Established in 1982, The Chicago Rib Shack has restaurants in Clapham, Stratford Westfield, Twickenham and Leeds. Known for their burgers, delicious ribs and succulent chicken – The Chicago Rib Shack is a must for any American food fan. To celebrate all things meaty and delicious, the chefs share their favourite dishes from the menu that you can create at home:

Fried Chicken 


  • 1 whole chicken
  • 400g plain flour
  • 180ml buttermilk
  • 15g cayenne pepper
  • 5g white pepper
  • 15 dried rosemary
  • 10g onion powder
  • 5g garlic powder
  • 1 lemon
  • 2 sprigs fresh rosemary
  • 2 sprigs fresh oregano
  • 50g pink salt
  • 4 bay leaves
  • Vegetable oil



Cut your whole chicken into 8 pieces. You should have 4 breast pieces (with wings on), 2 thighs and 2 drumsticks.
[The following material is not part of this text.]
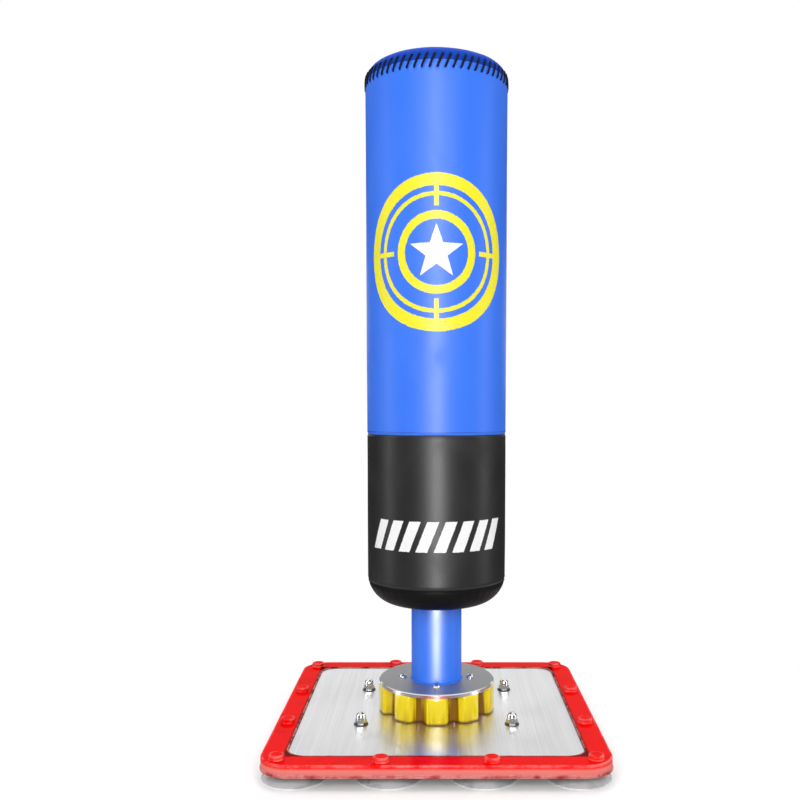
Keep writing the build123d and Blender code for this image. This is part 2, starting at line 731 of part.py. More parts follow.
# Piping along the bottom seam
with BuildPart() as bottom_piping:
    with BuildSketch(profile_plane()):
        with Locations(bottom_point(-piping_radius - slip_clearance / 2, bottom_seam_turn)):
            Circle(piping_radius)
    revolve(axis=Axis.Z)
write(bottom_piping, "bottom_piping")

# Strip sewn over the vertical seam at the back, from above the piping to below the stitches
strip_low = bottom_curve + seam_strip_gap
strip_high = bag_shoulder - lace_below - lace_radius - seam_strip_gap
strip_angle = seam_strip_width / (2 * pi * bag_top_radius) * 360
with BuildPart() as back_seam_strip:
    with BuildSketch(Plane.XZ.rotated((0, 0, 90 - strip_angle / 2))):
        with BuildLine():
            low, high = side_radius(strip_low) + weld_clearance, side_radius(strip_high) + weld_clearance
            Polyline(
                (low, strip_low),
                (low + seam_strip_thickness, strip_low),
                (high + seam_strip_thickness, strip_high),
                (high, strip_high),
                close=True,
            )
        make_face()
    revolve(axis=Axis.Z, revolution_arc=strip_angle)
write(back_seam_strip, "back_seam_strip")


def lace_point(turn, rise):
    """Where a stitch's centre line runs: turn in degrees round the bag, rise above the shoulder."""
    stand_off = lace_radius + slip_clearance
    if rise > 0:
        radius = shoulder_centre + sqrt((bag_shoulder_round + stand_off) ** 2 - rise**2)
    else:
        radius = bag_top_radius + stand_off
    return radius * cos(radians(turn)), radius * sin(radians(turn)), bag_shoulder + rise


# Lacing that joins the side to the crown: a ring of slanted stitches over the shoulder
with BuildPart() as top_lacing:
    for stitch in range(lace_count):
        turn = (stitch + 0.5) * 360 / lace_count - 90
        start = lace_point(turn - lace_slant / 2, -lace_below)
        middle = lace_point(turn, lace_above * lace_bend)
        end = lace_point(turn + lace_slant / 2, lace_above)
        with BuildLine() as path:
            ThreePointArc(start, middle, end)
        with BuildSketch(Plane(origin=path.line @ 0, z_dir=path.line % 0)):
            Circle(lace_radius)
        sweep(path=path.line)
write(top_lacing, "top_lacing")

print("nodes written:", len(os.listdir("parts")))
print("overall height:", bag_shoulder + bag_crown, "sway centre height:", damper_middle)
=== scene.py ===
# %% [markdown]
# # A free-standing boxing bag
#
# The bag is a padded roll in a coated-fabric cover. It hangs over a painted post, which stands on a
# lobed rubber damper, on a steel deck in a red plastic rim, on suction cups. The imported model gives
# every hard piece at its true place. This script gives each of them its finish, and makes the soft
# pieces again: the cover's panels, the lacing, the stitching and the rubber.

# %% Load the fixed frame
import json
from math import asin, atan2, cos, exp, pi, radians, sin, sqrt, tau

import bmesh
import bpy
from mathutils import Matrix, Vector, noise


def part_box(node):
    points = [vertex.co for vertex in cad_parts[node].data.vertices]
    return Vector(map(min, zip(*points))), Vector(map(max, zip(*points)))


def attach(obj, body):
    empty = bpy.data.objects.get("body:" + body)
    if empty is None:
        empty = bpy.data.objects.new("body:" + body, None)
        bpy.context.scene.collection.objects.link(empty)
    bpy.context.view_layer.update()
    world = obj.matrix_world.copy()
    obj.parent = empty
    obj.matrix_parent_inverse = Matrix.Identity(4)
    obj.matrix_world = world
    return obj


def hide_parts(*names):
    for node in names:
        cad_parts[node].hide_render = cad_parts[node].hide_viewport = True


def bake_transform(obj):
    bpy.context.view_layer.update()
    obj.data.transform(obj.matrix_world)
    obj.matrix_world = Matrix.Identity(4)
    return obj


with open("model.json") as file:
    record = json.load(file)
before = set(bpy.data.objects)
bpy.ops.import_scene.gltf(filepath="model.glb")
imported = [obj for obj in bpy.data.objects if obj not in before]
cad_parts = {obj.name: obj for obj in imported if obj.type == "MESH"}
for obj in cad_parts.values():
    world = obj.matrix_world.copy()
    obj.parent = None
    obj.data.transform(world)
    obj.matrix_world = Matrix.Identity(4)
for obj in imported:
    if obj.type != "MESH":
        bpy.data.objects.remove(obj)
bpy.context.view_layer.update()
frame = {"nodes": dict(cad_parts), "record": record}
nodes = frame["nodes"]
MM = 0.001

# %% [markdown]
# ## Measures read from the frame
#
# A new piece goes where the model's own piece is, so every height and radius below is read from a
# node's box. Only finish details, such as the depth of a stitch hole, are given as plain numbers.

# %% Heights and radii of the bag, the damper and the base
waist_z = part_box("cover_upper")[0].z
shoulder_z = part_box("cover_top_panel")[0].z
crown_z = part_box("cover_top_panel")[1].z
bottom_seam_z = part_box("cover_lower")[0].z
bag_bottom_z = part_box("cover_bottom_panel")[0].z
shoulder_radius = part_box("cover_top_panel")[1].x
post_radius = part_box("post_tube")[1].x
damper_low, damper_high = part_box("damper_block")
flange_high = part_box("post_flange")[1]
deck_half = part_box("deck_plate")[1].x
waist_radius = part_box("cover_lower")[1].x
bottom_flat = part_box("bottom_board")[1].x
side_slope = (shoulder_radius - waist_radius) / (shoulder_z - waist_z)
print("bag from", round(bag_bottom_z, 3), "to", round(crown_z, 3), "radius", round(shoulder_radius, 4))


def side_radius(z):
    """Outside radius of the cover on its straight side."""
    return waist_radius + (z - waist_z) * side_slope


# %% [markdown]
# ## The camera
#
# It is level, at about half the object's height, so that the bag's sides stay upright. The small
# shift frames the object off centre without turning the camera.

# %% Camera
camera_distance = 1.835
camera_height = 0.654
focal_length_mm = 40.5
camera_data = bpy.data.cameras.new("camera")
camera_data.lens = focal_length_mm
camera_data.sensor_width = 36
camera_data.shift_x, camera_data.shift_y = -0.0456, 0.0062
camera = bpy.data.objects.new("camera", camera_data)
camera.location = (0, -camera_distance, camera_height)
camera.rotation_euler = (pi / 2, 0, 0)
bpy.context.scene.collection.objects.link(camera)
bpy.context.scene.camera = camera
bpy.context.scene.view_settings.view_transform = "Standard"

# %% [markdown]
# ## Small helpers for shader nodes
#
# A node tree reads best as formulas. `put` adds a node and fills its inputs, with a value or with
# another node's output, and `calc` is one step of arithmetic.


# %% Node helpers
def put(tree, kind, inputs=(), **settings):
    """Adds a node to the tree. inputs maps a socket's name or number to a value or to another socket."""
    node = tree.nodes.new(kind)
    for key, value in settings.items():
        setattr(node, key, value)
    for key, value in dict(inputs).items():
        if isinstance(value, bpy.types.NodeSocket):
            tree.links.new(value, node.inputs[key])
        else:
            node.inputs[key].default_value = value
    return node


def calc(tree, operation, *values):
    """One step of arithmetic on values or sockets."""
    return put(tree, "ShaderNodeMath", dict(enumerate(values)), operation=operation).outputs[0]


def length_of(tree, first, second):
    """The length of a flat vector with two given sides."""
    squares = calc(tree, "POWER", first, 2.0), calc(tree, "POWER", second, 2.0)
    return calc(tree, "SQRT", calc(tree, "ADD", *squares))


def ramp(tree, value, low, high, out_low=0.0, out_high=1.0):
    """Eases a value from out_low to out_high as it goes from low to high."""
    inputs = {"Value": value, "From Min": low, "From Max": high, "To Min": out_low, "To Max": out_high}
    return put(tree, "ShaderNodeMapRange", inputs, interpolation_type="SMOOTHSTEP").outputs[0]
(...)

Make a brine with 1 litre of water, 1 lemon cut into half inch rings, pink salt, fresh rosemary, fresh thyme and bay leaves.

Add the chicken pieces to the brine and refrigerate over night. Make a dry mix with the spices and flour and use a spice grinder to grind the rosemary.

Dust your chicken pieces with some of the flour mix and put aside. Put the rest of the flour in a strong paper bag. Dredge the pieces of chicken through the butter milk and shake in the bag with the flour for 20 seconds until well coated and do one piece at a time.

Heat the oil in your fry pan to 160 degrees. To check if the oil is hot enough, drop a piece of bread in (the bread should brown after 30 seconds).

Fry of pieces in batches of 4 (dark meat then white meat). Turn every 5 minutes until cooked through, thicker pieces should take around 15 minutes with the breast pieces around 10 minutes depending on the size of your chicken.

Use a skewer to poke the chicken, if the juice running out is clear – it’s done.

Key Lime Pie


  • 150g plain flour
  • 25g icing sugar
  • 55g Butter
  • 2 eggs
  • salt

For the Filling 

  • 7 eggs
  • 350ml double cream
  • 10 lime
  • 1 lemon
  • 225g caster sugar



Sift together the plain flour, icing sugar and a pinch of salt in a mixing bowl. Crumb with the butter until you have an even breadcrumb consistency.

Crack 1 egg into the mix and quickly knead to form a strong dough. Shape into a ball and slightly flatten, wrap in cling film and refrigerate for 30 minutes.

Remove the dough from the fridge and roll the pastry out to a 3 mm circle and line into a 10” pie tin.

Bake blind at 180 degrees for 20 minutes. Remove and egg wash the inside of the pastry and return to the oven to bake for a further 10 minutes.

For the filling, lightly whisk the eggs with the sugar until slightly pale. Add the rind and juice from the limes and lemon and stir in the double cream. Leave in the fridge for 20 minutes and remove any foam that may be on the top.

Fill the pie base to the brim (do this while the base is in the oven on the rack so you don’t have to try to carry it) and bake at 150 degrees for 45 to 50 minutes. When cooked it should be set on the side but wobbly in the middle.

Allow to cool and serve with a dollop of creme fraiche and a sprig of mint.

Smoked Pork Shank Baked Beans


  • 2 Smoked pork shank
  • 2 white onions
  • 2 shallots
  • 4 cloves garlic
  • 5 bay leaves
  • 1 tablespoon smoked paprika
  • 1 teaspoon cayenne pepper
  • 2 teaspoon ground cumin
  • 1 teaspoon ground white pepper
  • 1 red bell pepper
  • soft brown sugar
  • 250g chopped tomatoes
  • 150g tomato puree
  • 125g butter beans
  • 150g cannellini beans



Chop the pork shank into half inch cubes. They are not very easy to fillet so ask your butcher to do this for you. Soak the diced meat in cold water for an hour before you need them.Finely chop your onions and shallots and sweat over a medium heat. Stir until they are soft and golden in colour.

Add the red pepper, finely diced along with the crushed garlic. Keep on stirring over a medium heat until soft. Add the spices and bay leaves to the mix and keep stirring making sure the spices don’t burn. Add the diced pork and make sure all the pieces are covered. Continue on a medium heat for 5 minutes and then add enough water to cover.

Reduce the heat and allow to simmer for 2 hours, until the meat is soft. In a heat proof dish mix the beans, chopped tomato and tomato puree with a table spoon of soft dark sugar.

Add the pork and mix together. Bake in the oven without covering for 1 hour at 200 degrees or until the tomato has broken down and sauce has thickened – remember to stir every 15 minutes. When it’s done serve on a piece of grilled rye with a poached egg.